Bu Ankara havası Ankara’nın havasını acayip bozdu. Hani Ankara denilince akla; koyu renk takım elbiseli, kravatlı, ciddi görünüşlü insanlar gelirdi. E olacak tabi, memlekette hangi aklı ermiş büyük hükümet adamı ararsanız burada. Bir ağırlığı olsun diye bizde hani cakadan taviz vermiyorduk. Vermiyorduk ta ne zaman bu Ankara havaları piyasaya çıktı bizim karizma çizildi. Acayip tekerlemelerle şarkı yapıp, meydanın ortasında kıvırtan adamları ahali ne zaman görmeye başladı o gün ipliğimiz pazara çıktı.
İpliğin pazara çıkması dedikse boşa değildir. Kaç kere şahit oldum bu tür laflara. En son bir doğu memleketine gittiğimde fakirin biri “ağabey bu Ankaralılar da amma oynak adamlar, kapı gıcırtısına oynuyorlar, oyunları da bir garip” demeye getirince lafı, hemen oradan sıvışmayı kendime tek çıkar yol buldum.
Aslında bu türkü kılıklı, aynı besteli, garip lafların memleket insanının ( Uğur ağabeyin Memleket insanıyla aynı kişilerden oluşuyor ) hafzalasını geliştirmesi açısından faydaları var. Kimse bilmez ama bir nevi ÖSYM tarafından sorulan havuz sorularına benzetirim ben bu türküleri. İçindeki girift ilişki yumağını çözenin şarkıyı yeniden dinlemesine gerek yoktur. Tevekkeli değil misketin bu kadar yıldır eskimemesi. İş eskimemesinde değil, şarkının ruhunun anlaşılamamasında. Kısaca söylersek misketin şifresi çözülmedi. ( Ayrıntı için sonraki yazıları takip edin.)
Bünyesinde ağır matematik ihtiva eden türküleri neşredenlerde, türküler kadar alakaya değer zatlar. Yanık Hatice, Sincanlı Feyzullah, Ayaşlı Usta, Peçenekli Süleyman; liste uzar gider. Bunlar benim hayranı olduğum türkücüler. Bunların piri ise Ayarcı Namık.
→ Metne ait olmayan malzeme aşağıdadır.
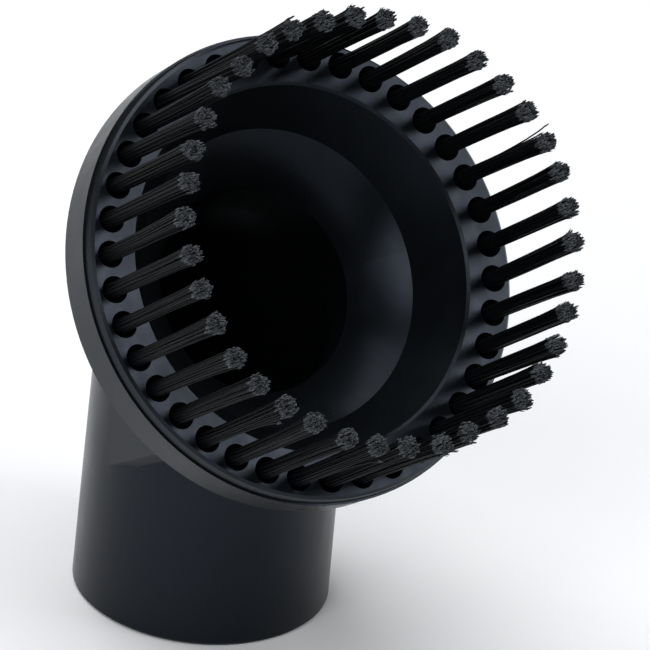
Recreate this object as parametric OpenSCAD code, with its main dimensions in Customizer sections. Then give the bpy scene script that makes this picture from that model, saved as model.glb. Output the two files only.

Magazin dünyası kendisini Ankaralı Namık olarak bilse de, orijinali Ayarcı Namık’tır. (Çağır gelsin Ceyarı / Soysun Gitsın hıyarı / Oynayın goçlar oynayın / Namık verir ayarı. Dizeleri en meşhur eserini teşkil eder. )
Lafı fazla dolandırmayı sevmem. Beni bilen bilir. Mevzunun varacağı yer “mandanın söğüt dalına yuva yapması” hadisesidir.
Geçen hafta internet neşriyatında dolanırken haber sitelerinin birinde yukarıya aldığımız türküyü incelemiş bir ilim adamının araştırma sonuçlarına gözüm kaydı. Ne yazayım ne yazayım diye düşünürken, haberi görür görmez parmaklarım karıncalandı.
Hemen haberi didik didik edip olayın aslını astarını araştırmacı gazeteci sorumluluğu kıvamında öğrendim. Kastamonu havarisinin müzik piyasasına kazandırdığı bu türkü hakkında daha detaylı bilgi almak için bir ara niyetlendim ki gideyim bakayım. Gözüm yolu kesti de “ayı “çıkabülü daş düşebülü” deyince dostlarım fikrimden caydım.
Efendim dolandırmayalım lafı. Bu mandanın söğüt dallarında seğirtmesi olayının aslı astarı şu. ''Tosya bilindiği gibi pirinci ile ünlüdür. Çeltik tarlalarının sürülmesinde kullanılan manda, yazın sıcağında göletlere yatarak az kıllı olan derisini hem serinletmek hem sineklerden korumak amacıyla çamura bular. Bunun için de göletlerin ve çeltik tarlalarının kenarlarında bulunan ve dalları da suyun içine kadar uzanan salkım söğütlerin dalları üzerine, gölgesine yatar. İşte mandanın söğüt dalına yuva yapması budur.''
Fakat olayın hala karanlık noktaları var. Misal hangi kendini bilmez sineğin ne tür bir yetenekle mandanın malağını ( malak manda yavrusu demek) kapma cüreti ve yeteneğini gösterdiğini bulursam o sineği Erol Köse’ye pop star yapması için verecem.
Kafamda ki soru işaretleri bunlarla sınırlı da değil. Öküzünü torbaya sokma başarısını göstermiş yağız Anadolu delikanlısını da bulmaya ant içtim. Olayın peşindeyim. Hiç merak etmeyin.